Begin with the line containing "cut_head(head, head_tree, cutters)" and end with the line containing "from mathutils.kdtree import KDTree"; set down that block verbatim and nothing else.

• Data section:
***

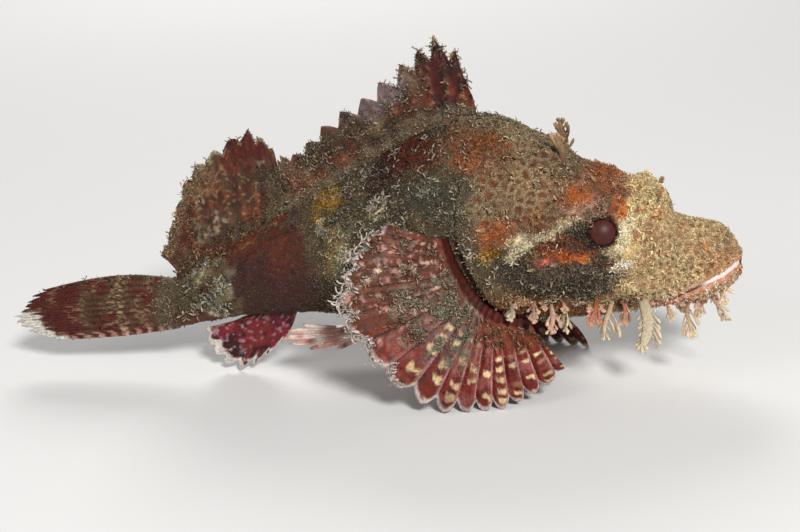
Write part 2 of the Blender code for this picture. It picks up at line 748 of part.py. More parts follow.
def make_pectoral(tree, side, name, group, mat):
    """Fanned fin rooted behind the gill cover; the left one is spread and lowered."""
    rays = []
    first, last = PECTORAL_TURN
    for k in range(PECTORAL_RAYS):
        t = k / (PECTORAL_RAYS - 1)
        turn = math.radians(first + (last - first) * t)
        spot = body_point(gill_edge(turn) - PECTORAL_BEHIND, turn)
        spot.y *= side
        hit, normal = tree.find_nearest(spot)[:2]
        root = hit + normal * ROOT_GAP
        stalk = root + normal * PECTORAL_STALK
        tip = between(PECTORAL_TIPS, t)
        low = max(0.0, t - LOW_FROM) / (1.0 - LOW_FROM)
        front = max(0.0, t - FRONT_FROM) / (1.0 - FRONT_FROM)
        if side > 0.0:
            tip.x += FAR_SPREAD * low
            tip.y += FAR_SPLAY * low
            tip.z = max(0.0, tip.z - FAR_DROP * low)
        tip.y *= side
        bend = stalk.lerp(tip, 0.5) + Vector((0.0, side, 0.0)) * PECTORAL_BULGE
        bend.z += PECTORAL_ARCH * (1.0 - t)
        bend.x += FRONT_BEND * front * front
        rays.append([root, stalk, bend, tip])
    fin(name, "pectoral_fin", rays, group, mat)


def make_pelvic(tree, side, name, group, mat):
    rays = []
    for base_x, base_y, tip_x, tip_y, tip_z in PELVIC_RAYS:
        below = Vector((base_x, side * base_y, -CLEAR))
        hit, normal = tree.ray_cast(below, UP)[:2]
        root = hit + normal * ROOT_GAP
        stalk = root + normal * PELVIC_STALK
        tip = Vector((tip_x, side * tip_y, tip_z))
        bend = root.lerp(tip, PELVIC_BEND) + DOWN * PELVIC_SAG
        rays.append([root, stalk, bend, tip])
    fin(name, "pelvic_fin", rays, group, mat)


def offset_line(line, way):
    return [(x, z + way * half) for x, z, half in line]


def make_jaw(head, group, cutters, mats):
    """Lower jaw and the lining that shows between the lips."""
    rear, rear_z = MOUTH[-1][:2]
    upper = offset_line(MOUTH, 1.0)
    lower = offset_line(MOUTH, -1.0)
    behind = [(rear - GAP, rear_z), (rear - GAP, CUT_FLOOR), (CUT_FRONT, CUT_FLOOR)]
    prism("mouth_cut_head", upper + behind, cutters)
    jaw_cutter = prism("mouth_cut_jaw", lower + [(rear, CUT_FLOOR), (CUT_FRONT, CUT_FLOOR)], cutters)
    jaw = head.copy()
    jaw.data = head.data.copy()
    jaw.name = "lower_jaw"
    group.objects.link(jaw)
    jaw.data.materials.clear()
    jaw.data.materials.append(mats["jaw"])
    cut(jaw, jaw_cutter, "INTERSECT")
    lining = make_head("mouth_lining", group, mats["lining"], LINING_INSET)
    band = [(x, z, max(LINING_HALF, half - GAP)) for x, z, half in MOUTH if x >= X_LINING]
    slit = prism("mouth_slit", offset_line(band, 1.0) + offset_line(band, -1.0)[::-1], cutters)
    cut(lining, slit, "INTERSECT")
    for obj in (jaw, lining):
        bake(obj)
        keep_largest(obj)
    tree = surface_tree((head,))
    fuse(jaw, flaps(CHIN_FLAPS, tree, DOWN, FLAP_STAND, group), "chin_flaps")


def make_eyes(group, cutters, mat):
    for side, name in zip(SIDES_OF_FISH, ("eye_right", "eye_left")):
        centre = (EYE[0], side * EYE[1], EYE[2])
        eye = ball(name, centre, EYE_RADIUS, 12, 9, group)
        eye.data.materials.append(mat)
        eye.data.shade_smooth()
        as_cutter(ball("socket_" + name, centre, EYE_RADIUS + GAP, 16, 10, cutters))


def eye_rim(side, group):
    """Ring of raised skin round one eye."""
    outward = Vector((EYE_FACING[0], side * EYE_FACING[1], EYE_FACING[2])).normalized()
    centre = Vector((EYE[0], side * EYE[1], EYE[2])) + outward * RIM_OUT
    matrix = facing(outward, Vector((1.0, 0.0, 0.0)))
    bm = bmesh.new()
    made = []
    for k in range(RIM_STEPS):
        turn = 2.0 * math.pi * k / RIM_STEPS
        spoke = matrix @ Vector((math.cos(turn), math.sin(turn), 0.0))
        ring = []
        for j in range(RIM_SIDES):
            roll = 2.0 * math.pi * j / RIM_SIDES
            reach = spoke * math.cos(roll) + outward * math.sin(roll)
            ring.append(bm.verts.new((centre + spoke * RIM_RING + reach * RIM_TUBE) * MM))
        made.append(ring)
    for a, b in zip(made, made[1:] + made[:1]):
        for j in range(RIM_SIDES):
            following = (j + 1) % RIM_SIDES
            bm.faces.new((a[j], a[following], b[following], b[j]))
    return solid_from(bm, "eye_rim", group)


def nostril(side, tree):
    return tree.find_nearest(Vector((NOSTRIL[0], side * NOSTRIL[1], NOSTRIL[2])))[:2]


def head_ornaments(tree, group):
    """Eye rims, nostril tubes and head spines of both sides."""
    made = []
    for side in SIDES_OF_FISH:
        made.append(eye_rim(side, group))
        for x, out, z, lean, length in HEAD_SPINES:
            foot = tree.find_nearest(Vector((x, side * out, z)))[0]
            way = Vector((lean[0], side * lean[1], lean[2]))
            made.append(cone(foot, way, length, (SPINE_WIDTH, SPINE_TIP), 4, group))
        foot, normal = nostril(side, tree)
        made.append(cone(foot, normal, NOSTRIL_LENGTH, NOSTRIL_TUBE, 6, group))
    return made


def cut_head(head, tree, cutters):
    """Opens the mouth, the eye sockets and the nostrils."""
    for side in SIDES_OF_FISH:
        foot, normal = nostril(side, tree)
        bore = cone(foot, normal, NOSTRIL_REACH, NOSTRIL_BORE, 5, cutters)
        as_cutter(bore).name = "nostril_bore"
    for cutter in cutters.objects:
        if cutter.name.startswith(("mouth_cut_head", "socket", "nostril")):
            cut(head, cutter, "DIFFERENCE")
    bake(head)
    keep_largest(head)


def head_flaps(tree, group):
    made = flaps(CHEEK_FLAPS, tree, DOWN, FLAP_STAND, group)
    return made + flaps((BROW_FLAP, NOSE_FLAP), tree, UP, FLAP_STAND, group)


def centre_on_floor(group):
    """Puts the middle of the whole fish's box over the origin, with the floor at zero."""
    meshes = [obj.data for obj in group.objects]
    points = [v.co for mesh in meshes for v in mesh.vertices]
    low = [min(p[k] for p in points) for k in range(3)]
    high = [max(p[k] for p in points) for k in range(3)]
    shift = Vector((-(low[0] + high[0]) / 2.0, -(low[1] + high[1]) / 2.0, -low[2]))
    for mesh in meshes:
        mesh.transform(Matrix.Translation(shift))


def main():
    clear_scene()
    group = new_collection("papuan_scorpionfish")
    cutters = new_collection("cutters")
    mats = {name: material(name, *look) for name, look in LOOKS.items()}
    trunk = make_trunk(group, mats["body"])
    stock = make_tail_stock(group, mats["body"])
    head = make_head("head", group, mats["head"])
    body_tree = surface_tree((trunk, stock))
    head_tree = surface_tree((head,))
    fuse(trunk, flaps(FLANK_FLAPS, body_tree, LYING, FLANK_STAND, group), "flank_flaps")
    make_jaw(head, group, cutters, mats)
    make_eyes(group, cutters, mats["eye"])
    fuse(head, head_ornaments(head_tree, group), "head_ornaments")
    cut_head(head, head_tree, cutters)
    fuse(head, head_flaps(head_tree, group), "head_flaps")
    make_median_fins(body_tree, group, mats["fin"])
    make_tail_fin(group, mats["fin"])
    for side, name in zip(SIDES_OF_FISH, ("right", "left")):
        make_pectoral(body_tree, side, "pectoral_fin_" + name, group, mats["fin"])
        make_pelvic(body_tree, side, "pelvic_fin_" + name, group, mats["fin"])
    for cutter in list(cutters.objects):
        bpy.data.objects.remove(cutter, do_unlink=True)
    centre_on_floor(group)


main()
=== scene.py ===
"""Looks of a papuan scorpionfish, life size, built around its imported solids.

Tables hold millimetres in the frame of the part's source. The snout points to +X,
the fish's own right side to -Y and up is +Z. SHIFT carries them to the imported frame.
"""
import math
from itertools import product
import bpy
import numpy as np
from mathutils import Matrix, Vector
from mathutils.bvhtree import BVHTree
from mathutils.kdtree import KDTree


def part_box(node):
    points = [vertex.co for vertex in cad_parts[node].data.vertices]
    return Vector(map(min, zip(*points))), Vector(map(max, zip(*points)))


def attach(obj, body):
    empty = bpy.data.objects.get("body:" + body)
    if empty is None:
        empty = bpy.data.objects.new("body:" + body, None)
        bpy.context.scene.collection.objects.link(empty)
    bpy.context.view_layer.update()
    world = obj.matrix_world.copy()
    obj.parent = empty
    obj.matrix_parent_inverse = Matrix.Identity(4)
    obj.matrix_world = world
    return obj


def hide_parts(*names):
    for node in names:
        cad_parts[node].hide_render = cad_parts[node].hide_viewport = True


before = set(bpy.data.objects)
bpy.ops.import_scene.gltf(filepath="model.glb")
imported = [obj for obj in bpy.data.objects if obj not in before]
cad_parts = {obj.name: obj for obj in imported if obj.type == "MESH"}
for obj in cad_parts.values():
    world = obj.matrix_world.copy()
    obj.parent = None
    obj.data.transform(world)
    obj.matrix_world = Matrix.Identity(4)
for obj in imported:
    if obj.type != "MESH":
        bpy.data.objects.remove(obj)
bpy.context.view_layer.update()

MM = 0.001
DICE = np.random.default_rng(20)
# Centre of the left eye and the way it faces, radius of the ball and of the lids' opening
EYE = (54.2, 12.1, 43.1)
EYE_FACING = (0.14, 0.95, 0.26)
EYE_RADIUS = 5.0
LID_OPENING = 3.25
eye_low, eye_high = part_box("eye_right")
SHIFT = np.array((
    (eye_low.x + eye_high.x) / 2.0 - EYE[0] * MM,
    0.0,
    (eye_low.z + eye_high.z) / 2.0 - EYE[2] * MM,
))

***

• Task response:
    cut_head(head, head_tree, cutters)
    fuse(head, head_flaps(head_tree, group), "head_flaps")
    make_median_fins(body_tree, group, mats["fin"])
    make_tail_fin(group, mats["fin"])
    for side, name in zip(SIDES_OF_FISH, ("right", "left")):
        make_pectoral(body_tree, side, "pectoral_fin_" + name, group, mats["fin"])
        make_pelvic(body_tree, side, "pelvic_fin_" + name, group, mats["fin"])
    for cutter in list(cutters.objects):
        bpy.data.objects.remove(cutter, do_unlink=True)
    centre_on_floor(group)


main()
=== scene.py ===
"""Looks of a papuan scorpionfish, life size, built around its imported solids.

Tables hold millimetres in the frame of the part's source. The snout points to +X,
the fish's own right side to -Y and up is +Z. SHIFT carries them to the imported frame.
"""
import math
from itertools import product
import bpy
import numpy as np
from mathutils import Matrix, Vector
from mathutils.bvhtree import BVHTree
from mathutils.kdtree import KDTree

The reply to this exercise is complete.